▶ _MATERIAL PROVIDED_:

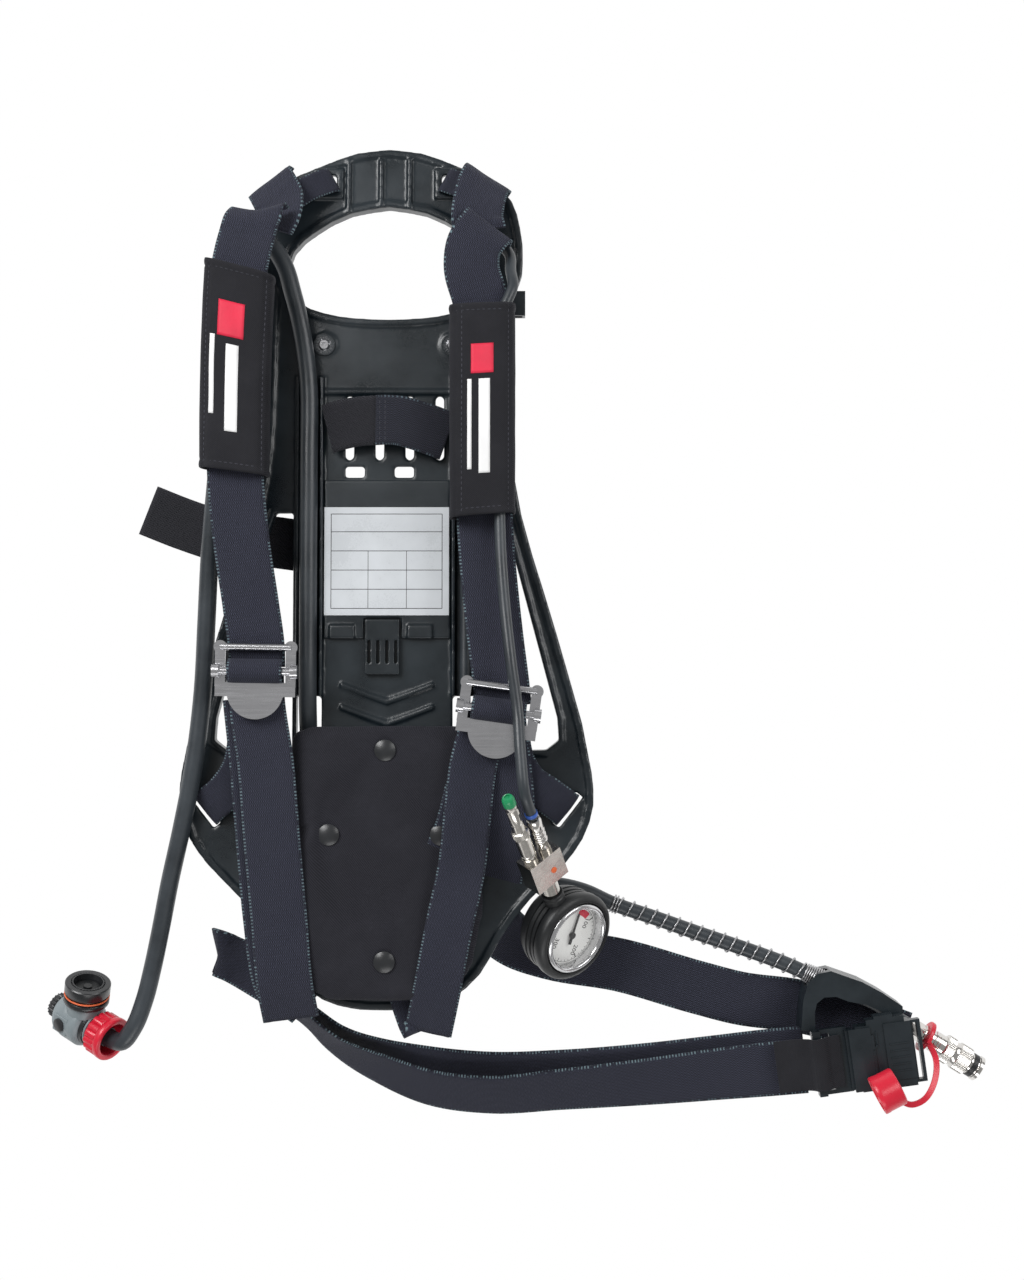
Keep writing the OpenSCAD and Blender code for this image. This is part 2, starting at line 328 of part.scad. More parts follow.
// ---------- lung demand valve: local +Z is the hose end, +Y the mask port ----------
module lf() place([-211, -329, 44], -23, 60, 24) children();
module valve_body() color([.5, .54, .56]) lf() difference() {
  union() {
    translate([0, 0, -38]) rotate_extrude() polygon([[0, 0], [11, 0], [15, 4], [17, 12], [17, 27], [14, 30], [9, 30], [9, 36], [0, 36]]);
    translate([0, 10, -16]) rotate([-90, 0, 0]) rotate_extrude() polygon([[0, 0], [14, 0], [14, 8], [port_r, 8], [port_r, 12], [15.2, 12], [15.2, 16], [port_r, 16], [port_r, 24], [12, 24], [12, 10], [0, 10]]);
    translate([-16, -7, -31]) cube([5, 14, 14]);
  }
  translate([0, 0, -42]) cylinder(r = 7.05, h = 10);
  translate([-20, 0, -24]) rotate([0, 90, 0]) cylinder(r = 5.05, h = 12);
  translate([0, 0, -6]) cylinder(r = 4, h = 10);
}
module valve_knob() color([.1, .1, .11]) lf() translate([0, 0, -46]) { difference() { cylinder(r = 9.5, h = 7.6); for (a = [0:30:330]) rotate([0, 0, a]) translate([10.2, 0, -1]) cylinder(r = 1.4, h = 10); } cylinder(r = 7, h = 13.5); }
module valve_button() color([.85, .1, .2]) lf() translate([-18.5, 0, -24]) rotate([0, 90, 0]) cylinder(r = 5, h = 5.4);
module hose_nut() color([.85, .1, .2]) lf() translate([0, 0, -1.8]) difference() {
  union() { cylinder(r = 15, h = 17); for (a = [0:24:336]) rotate([0, 0, a]) translate([14.4, 0, 1]) cylinder(r = 2, h = 15, $fn = 16); }
  translate([0, 0, -1]) cylinder(r = 9.05, h = 5); translate([0, 0, 3]) cylinder(r = 12, h = 20);
}
module port_seal() color([.9, .35, .2]) lf() translate([0, 24, -16]) rotate([-90, 0, 0]) rotate_extrude() translate([15.9, 0]) circle(r = .65, $fn = 24);

// ---------- pressure reducer behind the lower plate ----------
module rf() place([-22, -236, 22], 0, 90) children();
module reducer_body() color([.72, .71, .68]) difference() {
  union() { rf() cylinder(r = 19, h = 48); rf() translate([0, 0, 4]) cylinder(r = 20, h = 6);
    translate([0, -236, 22]) rotate([-90, 0, 0]) cylinder(r = 10, h = 32);
    translate([-10, -236, 22]) rotate([90, 0, 0]) cylinder(r = 10, h = 30);
    for (p = [[18, -232]]) translate([p[0], p[1], 26]) rotate([-90, 0, 0]) cylinder(r = 6, h = 20);
  }
  rf() translate([0, 0, 3]) cylinder(r = 14.05, h = 36);
  translate([-10, -237, 22]) rotate([90, 0, 0]) cylinder(r = 3, h = 50);
}
module reducer_piston() color([.7, .6, .3]) rf() translate([0, 0, 14]) { cylinder(r = 14, h = 6); translate([0, 0, 6]) cylinder(r = 4, h = 14); }
module reducer_spring() color([.5, .5, .52]) rf() rotate_extrude() { for (k = [0:1]) translate([10.5, 5+k*3.4]) circle(r = 1.2, $fn = 24); }
module cylinder_handwheel() color([.1, .1, .11]) translate([-10, -266, 22]) rotate([90, 0, 0]) difference() {
  union() { translate([0, 0, .4]) cylinder(r = 19, h = 14); translate([0, 0, 14]) cylinder(r = cyl_r, h = 16); }
  for (a = [0:30:330]) rotate([0, 0, a]) translate([20.5, 0, -1]) cylinder(r = 3, h = 20);
  translate([0, 0, -1]) cylinder(r = 3, h = 50);
}

back_plate();
centre_cover();
cover_latch();
rating_label();
lumbar_pad();
pad_snaps();
panel_screws();
rear_screws();
hose_clip();
cylinder_pad();
yoke_loop_left();
yoke_loop_right();
shoulder_strap_left();
shoulder_strap_right();
sleeve_left();
sleeve_right();
bar_webbing_left();
bar_webbing_right();
pull_strap_left();
pull_strap_right();
wing_strap_left();
wing_strap_right();
buckle_left();
buckle_right();
cylinder_band();
waist_belt_right();
waist_belt_left();
waist_tail_left();
buckle_male();
buckle_prong_upper();
buckle_prong_lower();
buckle_female();
belt_end_webbing();
coupling_holder();
demand_hose();
gauge_hose();
supply_hose();
spring_guard();
coupling_body();
coupling_sleeve();
dust_cap();
tee_block();
whistle_body();
whistle_tip();
hose_ferrule();
gauge_boot();
gauge_case();
gauge_dial();
gauge_needle();
gauge_lens();
bourdon_tube();
valve_body();
valve_knob();
valve_button();
hose_nut();
port_seal();
reducer_body();
reducer_piston();
reducer_spring();
cylinder_handwheel();
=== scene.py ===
import bpy, bmesh, math, random
from mathutils import Vector, Matrix, noise


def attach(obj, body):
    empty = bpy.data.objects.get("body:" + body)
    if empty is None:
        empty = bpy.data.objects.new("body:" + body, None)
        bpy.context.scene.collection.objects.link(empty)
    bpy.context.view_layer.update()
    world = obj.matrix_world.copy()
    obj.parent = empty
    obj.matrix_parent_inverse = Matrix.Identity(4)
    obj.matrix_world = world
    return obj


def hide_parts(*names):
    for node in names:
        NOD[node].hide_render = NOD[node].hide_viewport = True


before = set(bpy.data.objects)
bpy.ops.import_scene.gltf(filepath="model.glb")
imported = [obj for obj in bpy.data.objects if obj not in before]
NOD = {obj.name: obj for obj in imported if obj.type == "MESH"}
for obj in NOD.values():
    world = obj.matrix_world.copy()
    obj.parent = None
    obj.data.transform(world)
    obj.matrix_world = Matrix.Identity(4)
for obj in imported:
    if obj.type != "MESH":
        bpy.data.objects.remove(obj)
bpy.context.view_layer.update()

rnd = random.Random(7)
TAU = 2 * math.pi

# ------------------------------------------------------------------ camera
scene = bpy.context.scene
cam_d = bpy.data.cameras.new("camera")
cam = bpy.data.objects.new("camera", cam_d)
scene.collection.objects.link(cam)
cam.location = (0.091, -0.043, 1.4)
cam.rotation_euler = (0, 0, 0)
cam_d.lens = 52.15
cam_d.sensor_width = 36
cam_d.clip_start = 0.05
scene.camera = cam

# ------------------------------------------------------------------ curves, the same as in the CAD file
def vsub(a, b): return [x - y for x, y in zip(a, b)]
def vadd(a, b): return [x + y for x, y in zip(a, b)]
def vmul(a, k): return [x * k for x in a]
def dist3(a, b): return math.sqrt(sum((x - y) ** 2 for x, y in zip(a[:3], b[:3])))
def tan_at(p, i):
    n = len(p)
    if i == 0: return vmul(vsub(p[1], p[0]), 1 / max(dist3(p[0], p[1]), .01))
    if i == n - 1: return vmul(vsub(p[n-1], p[n-2]), 1 / max(dist3(p[n-2], p[n-1]), .01))
    d1, d2 = dist3(p[i-1], p[i]), dist3(p[i], p[i+1])
    return vmul(vadd(vmul(vsub(p[i], p[i-1]), d2 / d1), vmul(vsub(p[i+1], p[i]), d1 / d2)), 1 / (d1 + d2))
def spline(p, k):
    out = []
    for i in range(len(p) - 1):
        a, b, ma, mb, L = p[i], p[i+1], tan_at(p, i), tan_at(p, i+1), dist3(p[i], p[i+1])
        for j in range(k):
            t = j / k; t2 = t * t; t3 = t2 * t
            out.append([(2*t3-3*t2+1)*a[c] + (t3-2*t2+t)*L*ma[c] + (3*t2-2*t3)*b[c] + (t3-t2)*L*mb[c] for c in range(len(a))])
    out.append(list(p[-1]))
    return out
def V(p): return Vector((p[0], p[1], p[2]))
def frame_at(pos, az, polar, roll=0):
    M = Matrix.Rotation(math.radians(az), 4, 'Z') @ Matrix.Rotation(math.radians(polar), 4, 'Y') @ Matrix.Rotation(math.radians(roll), 4, 'Z')
    return Matrix.Translation(Vector(pos) * .001) @ M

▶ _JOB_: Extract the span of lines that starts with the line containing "obj.data.transform(world)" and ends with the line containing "scene.camera = cam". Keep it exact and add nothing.

▶ _ANSWER TO THIS PROBLEM_:
    obj.data.transform(world)
    obj.matrix_world = Matrix.Identity(4)
for obj in imported:
    if obj.type != "MESH":
        bpy.data.objects.remove(obj)
bpy.context.view_layer.update()

rnd = random.Random(7)
TAU = 2 * math.pi

# ------------------------------------------------------------------ camera
scene = bpy.context.scene
cam_d = bpy.data.cameras.new("camera")
cam = bpy.data.objects.new("camera", cam_d)
scene.collection.objects.link(cam)
cam.location = (0.091, -0.043, 1.4)
cam.rotation_euler = (0, 0, 0)
cam_d.lens = 52.15
cam_d.sensor_width = 36
cam_d.clip_start = 0.05
scene.camera = cam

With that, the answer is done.